2024_1109: A beautiful entry into the Swan Valley from the north, even without a landscape blanket of snow.
2024_1110: Dad would have been 84 today.
2024_1111: It’s only been six months since I traversed Highway 78 southeastish for the first time ever and now, several trips later, I find it more breathtaking with each subsequent visit.
2024_1112: The second straight night in a little bunkhouse with a lovely view and a wood stove and it’s hard to leave all that warmth in the evening to share the same story all over again.
2024_1113: Abandoned in the Columbus High School gymnasium post-event to find my own way out, it’s amazing I’m not still there, wandering its halls, like a desperate wraith.
2024_1114: The uprising and resistance as displayed by the mighty Māori people of New Zealand inspires me over the brink into tears.
2024_1115: Coffee and yogurt breakfast with myself at the Shelby Comfort Inn, German spoken at one table, Russian at another and, in English, the sexual escapades of a 42yo woman (“I’ve been talking to him for two years, I’m gettin’ that D!”) and how it upsets the mother she lives with from the next.
2024_1116: Headlong into remnants of winter crossing the Continental Divide.
2024_1117: Pulled back from the edge of melancholy by the appearance of a stout little belted kingfisher perched on a wire over an irrigation ditch.
2024_1118: Nookomis glides boldly out from behind a prodigious bloom of cloud to grab my attention for a cold and beautiful moment in my night driveway.
2024_1119: Butte, America, remains a favorite for all its grit and ghost townedness.
2024_1120: Waking up from a nap in the hotel to the realization that the event begins on the other side of town in five minutes.
2024_1121: Gingerly crossing the ice-patched expanse of what passes for a parking lot at the tiny Elliston store just off Highway 12, the intrepid poet attempts the slope down to the entrance in boots untested by slip-and-bust-your-ass season.
2024_1122: The raven perched in a slouch at the high arch of a streetlight doesn’t seem overly perplexed by the abundant deluge.

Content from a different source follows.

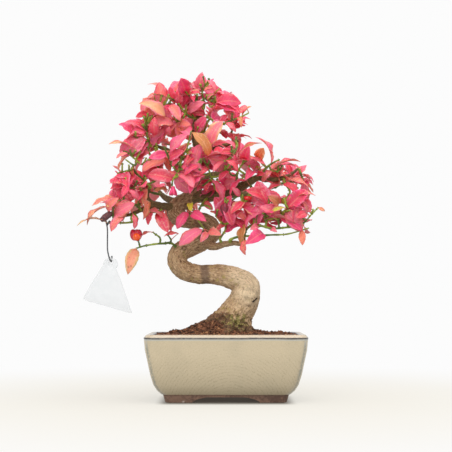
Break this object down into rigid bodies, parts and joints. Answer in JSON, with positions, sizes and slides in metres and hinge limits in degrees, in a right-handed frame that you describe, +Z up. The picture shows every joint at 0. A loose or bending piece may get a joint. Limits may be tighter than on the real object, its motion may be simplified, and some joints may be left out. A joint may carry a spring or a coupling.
{
  "type": "euonymus bonsai",
  "caption": "Euonymus bonsai about 32 cm tall in pink and red autumn leaf, with an S-bent trunk in a cream glazed rectangular pot, and a blank tag on a wire.",
  "frame": {"origin": "on the surface that the pot's feet stand on, under the middle of the whole object", "axes": "+Z up, +X to the right as seen from the front of the tree, and the front towards -Y"},
  "size_m": [0.243, 0.1556, 0.3249],
  "materials": {
    "glazed_pot": "cream glaze with fine crazing, over red clay feet",
    "soil": "damp reddish-brown fired clay grains",
    "bark": "pale tan bark, smooth with fine ridges and scars",
    "leaf_pink": "thin satin autumn leaf, pink",
    "leaf_red": "thin satin autumn leaf, red",
    "leaf_salmon": "thin satin autumn leaf, salmon to orange",
    "capsule": "waxy crimson seed capsule",
    "aril": "glossy orange seed coat",
    "pod": "dry wrinkled dark pod",
    "tag": "thin translucent white plastic, blank",
    "wire": "thin dark coated wire",
    "screen": "dark moulded plastic mesh"
  },
  "bodies": {
    "root": {"pot": "glazed_pot", "soil": "soil", "trunk": "bark", "screen_left": "screen", "screen_right": "screen", "tag": "tag", "tag_wire": "wire", "capsule_open": "capsule", "capsule_open_aril": "aril", "capsule_pink": "capsule", "capsule_dark": "capsule", "aril_right": "aril", "pod_dry": "pod", "spray_apex": "leaf_pink", "spray_apex_left": "leaf_salmon", "spray_apex_right": "leaf_pink", "spray_left_upper": "leaf_pink", "spray_left_middle": "leaf_salmon", "spray_left": "leaf_red", "spray_left_low": "leaf_salmon", "spray_left_tip": "leaf_salmon", "spray_bottom_left": "leaf_salmon", "spray_trunk_left": "leaf_red", "spray_trunk_front": "leaf_pink", "spray_centre_left": "leaf_pink", "spray_centre": "leaf_pink", "spray_centre_right": "leaf_red", "spray_right_upper": "leaf_pink", "spray_right_end": "leaf_salmon", "spray_right": "leaf_red", "spray_right_inner": "leaf_red", "spray_right_low": "leaf_pink", "spray_bottom_right": "leaf_pink", "spray_centre_low": "leaf_red", "spray_back_left_low": "leaf_pink", "spray_back_left": "leaf_red", "spray_back_middle": "leaf_pink", "spray_back_right": "leaf_salmon", "spray_back_right_low": "leaf_red", "spray_right_side": "leaf_pink", "spray_back_upper_left": "leaf_salmon", "spray_back_top": "leaf_pink", "spray_back_upper_right": "leaf_red", "spray_left_side": "leaf_pink", "spray_back_low": "leaf_salmon", "spray_left_upper_back": "leaf_red"}
  },
  "joints": []
}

2024_1123: “But don’t you benefit too from all the progress we’ve made here?” says the smug and ignorant old white guy trying to gotcha me in White Sulfur Springs into admitting Native people actually don’t have it so bad in the settler-afflicted hellscape we’re living in and never have I wanted so badly to smash someone in the face no matter how old he is.
2024_1124: In the news another boarding school ruin, more unmarked graves, and more black-robed devils shrugging as if to say, “What?”
2024_1125: Turning into the home stretch to conclude a long day ending in evening darkness, at the outer edges of the bloom of my high beams I catch the flash of an owl launching from a towering willow tree into the expanse of the Superfund site.
2024_1126: The teenager in the front row is working so hard at affecting her boredom and disinterest I’m compelled to ask her just what I’ve done to make her so mad at me and at least that makes her smile and blush.
2024_1127: Soft ground carpeted in golden larch needles, this thin place doesn’t seem to have missed me much either.
2024_1128: Not the rumble of a coming storm, just the gastro-intestinal aftermath of a spirited tilt at the holiday table.
2024_1129: On a just-before-bed saunter with my own cloudy thoughts and from out of the cold, immediate darkness comes the scream – and I don’t know what else to call it – of a red fox, a primal sound that is chilling if unidentified; which is to say I am grateful the story of my life has been to make me one who recognizes the song immediately, and that my continuing story allows me the good holy fortune to share proximity with such a wonderful relative on this particular night.
2024_1130: Mishomis arrives to celebrate the closing of the month and contributes to a perfect day for sweating in the mountains.
“2024_1114: The uprising and resistance as displayed by the mighty Māori people of New Zealand inspires me over the brink into tears.”
Brings me to my knees in reverence…this friend speaks my mind!
No footnotes?!?! I LIVE for the footnotes!
In all seriousness, far too many phenomenal sentences this month for me to pick just one favorite. Grateful to you (and fox) for another great roundup.